Stop putting off that huge project because you're afraid, not because you're lazy. Beat procrastination by shrinking your goal into a ridiculously small first step and using a timer to just begin.
That glowing browser tab has been open for three days. You know the one. It’s the key to that huge project, the one that feels like you’re trying to push a boulder up a cliff. And every time you even glance at it, you get that familiar knot in your stomach and decide now’s a great time to organize the spice rack.
This isn't a time management problem. It's an emotion problem. You’re not putting off research because you’re lazy. You’re putting it off because you’re afraid. Afraid you won’t find what you need, that the project is secretly way bigger than you thought, or maybe just afraid you’re not smart enough to do it well.
So let’s just drop the guilt and try something that works.
"Do research" isn't a to-do list item. It's a shapeless, soul-crushing monster that will eat your entire afternoon and leave you with 37 open tabs and zero progress.
The only way to fight it is to break it down into laughable, comically small pieces. Don't write "research the history of basket weaving." Write "Find three articles about 19th-century basket weaving." If that feels too big, fine. "Find one article." The goal is to make the first step so tiny that it feels ridiculous not to do it.
I once lost a week avoiding a report on supply chain logistics because the topic felt like a black hole. In total desperation, I changed the first task on my list from "Research Q3 supply chain disruptions" to "Google 'supply chain disruption'." It took fifteen seconds. But it broke the seal. I was in. That one tiny, absurd step got the whole thing moving.
I know, the Pomodoro Technique sounds like some productivity-guru cliché. But it works because it admits our brains aren't built for eight-hour focus marathons. It’s simple: work for 25 minutes, then take a 5-minute break.
You can do anything for 25 minutes. In that little window, you have one job: work on your tiny, specific task. No email. No phone. When the timer dings, you stop. Even if you’re in the middle of a great sentence. Get up, walk around, and do something else. After four rounds, you take a longer break.
It turns a soul-crushing marathon into a series of short sprints.
"I'll work on it this afternoon" is a lie we tell ourselves. Vague plans are procrastination's best friend.

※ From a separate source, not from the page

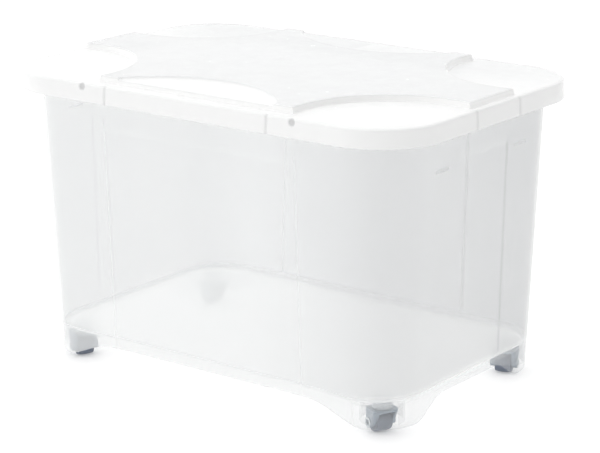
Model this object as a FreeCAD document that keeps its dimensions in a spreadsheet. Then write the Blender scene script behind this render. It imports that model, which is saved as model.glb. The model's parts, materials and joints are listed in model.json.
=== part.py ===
import FreeCAD, Part
import math
import os
import Sketcher
from FreeCAD import Placement, Rotation, Vector

# A rolling storage box: a drafted tub with a lift-off lid, standing on four swivel castors.
# The origin is on the ground at the middle of the box. X runs along the long side, Z is up.

DRIVING_SIZES = {
    # lid
    "lid_half_length": 293.0,
    "lid_half_width": 196.0,
    "lid_corner_radius": 80.0,
    "lid_level": 364.0,
    "lid_wall": 2.0,
    "skirt_height": 22.0,
    "skirt_flare": 2.0,
    "panel_rise": 8.0,
    "panel_margin_side": 19.0,
    "panel_margin_end": 10.0,
    "land_offset": 36.0,
    "land_radius": 118.0,
    # tub
    "rim_level": 361.8,
    "rim_wall": 2.4,
    "rim_half_length": 288.0,
    "rim_half_width": 191.0,
    "rim_radius": 75.0,
    "lip_drop": 15.0,
    "lip_wall": 2.0,
    "mouth_half_length": 274.6,
    "mouth_half_width": 177.5,
    "mouth_radius": 68.5,
    "base_half_length": 259.5,
    "base_half_width": 162.4,
    "base_radius": 57.0,
    "tub_wall": 2.4,
    "floor_level": 40.0,
    "floor_wall": 2.4,
    "skirt_level": 32.5,
    "lobe_level": 9.5,
    "lobe_start_side": 148.0,
    "lobe_start_end": 58.0,
    "lobe_run": 48.0,
    # castor places
    "castor_x": 227.5,
    "castor_y": 128.5,
    "boss_radius": 13.5,
    "socket_radius": 11.0,
    "socket_level": 38.6,
    "boss_level": 29.4,
    # castor pieces
    "bush_radius": 10.95,
    "bush_top": 38.5,
    "bush_bore_top": 37.2,
    "bush_bore_radius": 4.05,
    "stem_radius": 4.0,
    "stem_bottom": 25.8,
    "stem_top": 36.8,
    "collar_radius": 6.5,
    "collar_top": 29.2,
    "fork_top": 28.6,
    "fork_roof": 25.7,
    "fork_bore_radius": 4.02,
    "fork_top_half_length": 15.6,
    "fork_top_half_width": 14.0,
    "fork_top_radius": 6.0,
    "fork_low_level": 11.0,
    "fork_low_half_length": 15.4,
    "fork_low_half_width": 8.0,
    "fork_low_radius": 3.5,
    "slot_half_width": 10.2,
    "hub_half_length": 16.4,
    "hub_radius": 6.2,
    "recess_radius": 2.7,
    "recess_depth": 2.2,
    "trail": 4.0,
    "axle_radius": 1.75,
    "axle_bore_radius": 1.77,
    "axle_half_length": 13.4,
    "roller_radius": 12.5,
    "roller_edge_radius": 11.5,
    "roller_half_width": 9.6,
    "roller_bore_radius": 1.83,
}

# Corner name: direction along X, direction along Y, resting swivel angle in degrees.
CORNERS = {
    "front_right": (1, -1, 65.0),
    "front_left": (-1, -1, 240.0),
    "rear_right": (1, 1, 200.0),
    "rear_left": (-1, 1, 80.0),
}

doc = FreeCAD.newDocument("rolling_box")
sheet = doc.addObject("Spreadsheet::Sheet", "Sheet")
for row, (alias, number) in enumerate(DRIVING_SIZES.items(), start=1):
    sheet.set(f"A{row}", alias)
    sheet.set(f"B{row}", str(number))
    sheet.setAlias(f"B{row}", alias)
doc.recompute()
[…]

So pull up your calendar. Right now. Block out a specific, non-negotiable chunk of time. "Tuesday, 10:00 AM - 10:30 AM: Find articles for basket project." Treat it like a dentist appointment. It's happening. The world won't end if you ignore your email for half an hour.
I was complaining to a friend about a mountain of research I’d been avoiding for weeks. He just looked at me, pulled out his phone, and said, "Okay, when are you doing it?" He made me schedule a one-hour block for the next day right there. I felt like an idiot, but it worked. I sat down in my 2011 Honda Civic, drove to the library, and did the thing because my calendar told me to.
Your brain gets stuck in ruts. If you always procrastinate at your desk, your desk starts to feel like the scene of the crime.
So move. Go to a coffee shop, a library, or just another room in your house. A new environment can be enough to reset your brain and break the avoidance cycle. Turn off your phone notifications or, even better, leave it in another room.
The goal isn't to become a productivity robot. It's to find ways to trick your anxious brain into just starting. Once you start, momentum usually takes care of the rest.